When you don't need RLS

RLS is excellent for multi-tenant SaaS where users only access their own data. It is overkill or even harmful in some cases.

• Internal admin tools where every user can see all data. Do not enable RLS just to be thorough. There is nothing to filter.
• Read-replica or analytics workloads. If your data warehouse pulls from a replica and runs aggregate queries across all tenants, RLS gets in the way. Connect as a role with BYPASSRLS for that workload.
• Single-tenant deployments. If each customer gets their own database (per-tenant DB rather than per-tenant rows), the database boundary is the security boundary. RLS is redundant.
• Server-to-server APIs with no end-user context. If a backend job writes invoices on behalf of all users, it has no "current user" to filter on. Use a service role with elevated permissions and put the auth check in the job's caller.

RLS is a tool, not a religion. The question is always: "is the threat model 'a developer makes a mistake' or 'an attacker has direct database access'?" RLS protects against the first; encryption and network isolation protect against the second. Your choice of auth library influences how easy this is to wire up — some libraries (Supabase Auth, Clerk with custom JWT templates) make RLS context trivial, others require you to assemble it yourself.

How RLS pairs with your auth provider

The auth provider's job is to issue a signed token containing a user identifier. The database's job is to read that token and apply policies. The hand-off between them is where most real-world failures happen.

Supabase Auth + Supabase Postgres is the easiest pairing because the same vendor controls both ends. Clerk + Supabase Postgres works but requires a custom JWT template that maps Clerk's user ID into the Postgres auth.uid() claim. Our breakdown of Clerk vs Supabase Auth goes into the practical wiring.

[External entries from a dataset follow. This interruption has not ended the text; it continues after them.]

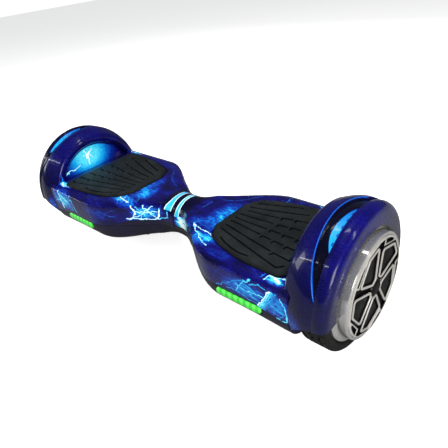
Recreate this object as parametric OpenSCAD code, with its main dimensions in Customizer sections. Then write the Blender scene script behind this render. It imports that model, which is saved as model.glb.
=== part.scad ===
// Two-wheeled self-balancing board: two half bodies that twist against each other on one tube,
// each with its own hub-motor wheel, tread mat, mat switches, light and wiring.
// The origin is on the ground under the middle of the pivot. +X runs along the axles to the
// right half, -Y is the front with the lights, +Z is up. Right-half pieces are drawn at +X,
// and the left half is their mirror image.

/* [Overall] */
// Distance between the outer faces of the two wheels
span = 584; // [584:1:588]
// Diameter of the fender arches
fender_d = 186; // [186:0.5:188]
// Diameter of the solid tyres
tyre_d = 165; // [163:0.5:165]

/* [Body] */
// Front-to-back size of each half at the mats
body_w = 176; // [174:1:178]
// Height of the deck around the mats
deck_z = 109.5; // [109:0.5:110.5]
// Height of the flat underside above the ground
bottom_z = 35; // [33:1:36]
// Diameter of the round neck between the halves
neck_d = 61; // [60:0.5:62]
// Wall thickness of the shells
shell_t = 3; // [2.5:0.5:3]
// Height of the line where the upper and lower shells meet
split_z = 72; // [71:1:74]

/* [Pivot] */
// Outer diameter of the pivot tube
tube_d = 30; // [29:0.5:30]
// Twist of one half against the other, each way
twist_deg = 12; // [8:1:12]

/* [Mats] */
// Thickness of the rubber mats
mat_t = 5.5; // [5:0.5:5.5]
// How far a mat goes down under a foot
mat_travel = 1.5; // [1:0.1:1.6]

/* [Motor] */
// Diameter of the axle
axle_d = 16; // [15:0.5:16]
// Teeth on the stator
stator_teeth = 27; // [24:3:27]
// Magnets round the rotor
magnet_count = 30; // [28:2:30]

/* [Hidden] */
$fn = 72;

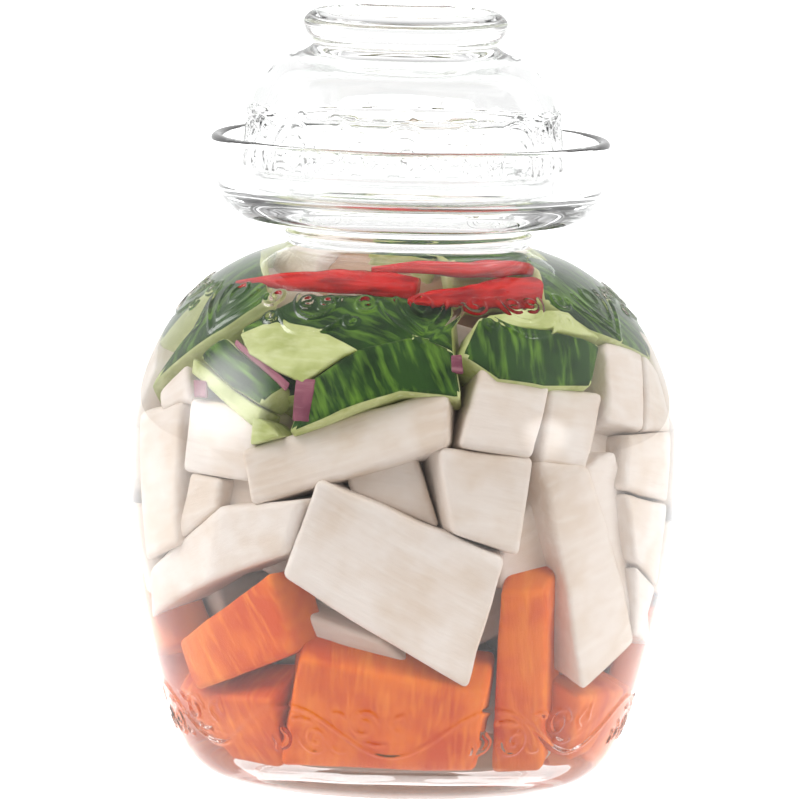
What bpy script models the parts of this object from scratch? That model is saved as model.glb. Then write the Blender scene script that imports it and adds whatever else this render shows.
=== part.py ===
"""Water-seal pickle jar of pressed glass, with its bowl lid and a filling of cut vegetables.

Units are metres, +Z is up, and the origin is the middle of the standing ring.
"""

import math
import random

import bmesh
import bpy
from mathutils import Matrix, Vector

MM = 0.001

# Heights along the jar's axis, millimetres
FLOOR_TOP = 8.0
PUSH_UP = 3.5
NECK_FOOT = 165.8
BEAD_HEIGHT = 168.2
MOAT_UNDERSIDE = 172.9
MOAT_FLOOR = 180.4
MOAT_RIM = 198.5
MOUTH_RIM = 205.5
LID_RIM = 180.7
LID_STEP = 189.0
LID_CEILING = 223.0
KNOB_TOP = 237.0
KNOB_DISH = 234.3

# Radii, millimetres
RING_INNER = 46.0
RING_OUTER = 50.5
NECK_OUTER = 36.8
NECK_BORE = 32.8
BEAD_RADIUS = 37.9
MOAT_FOOT = 50.0
MOAT_INNER = 57.6
LID_SKIRT = 46.8
LID_BORE = 43.6

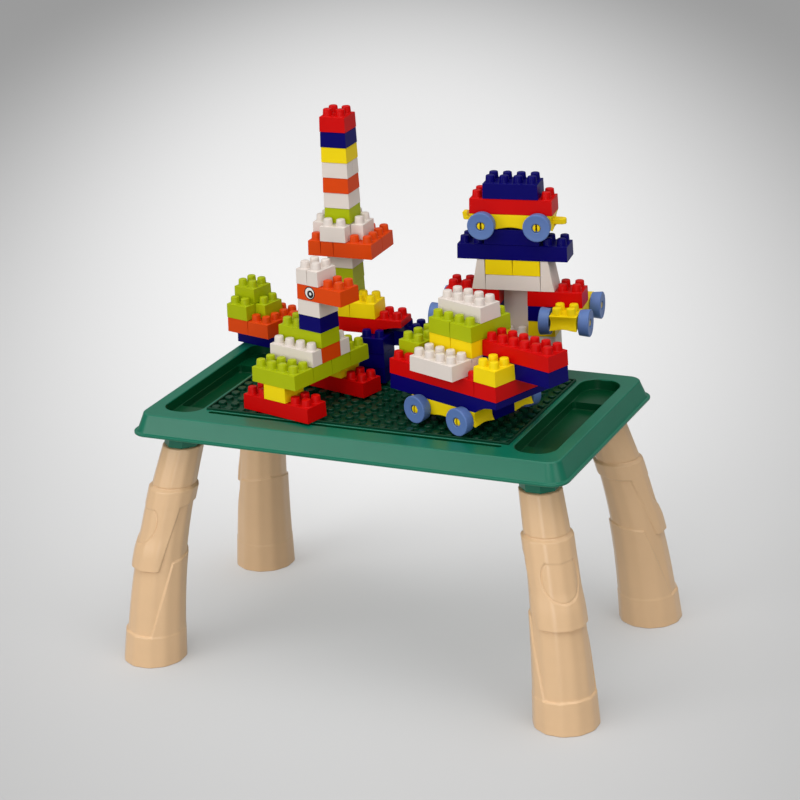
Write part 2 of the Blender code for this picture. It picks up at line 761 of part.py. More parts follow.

If you are using a different database (Neon, RDS, Railway Postgres) you will need to inject the user context yourself. The pattern is roughly: in your API middleware, call SET LOCAL app.current_user = $userId at the start of each request, and reference current_setting('app.current_user') in your policies.

The takeaway

Row Level Security moves auth checks from your application layer into the database. For multi-tenant SaaS, this is one of the highest-leverage security choices you can make: a single missed WHERE clause stops being a data breach. The cost is a one-time setup (15–60 minutes for a typical schema) and a small ongoing tax of writing policies whenever you add tables. For most solo founders building B2B SaaS, the trade is overwhelmingly worth it — and Supabase makes the setup trivial enough that there is no excuse to skip it.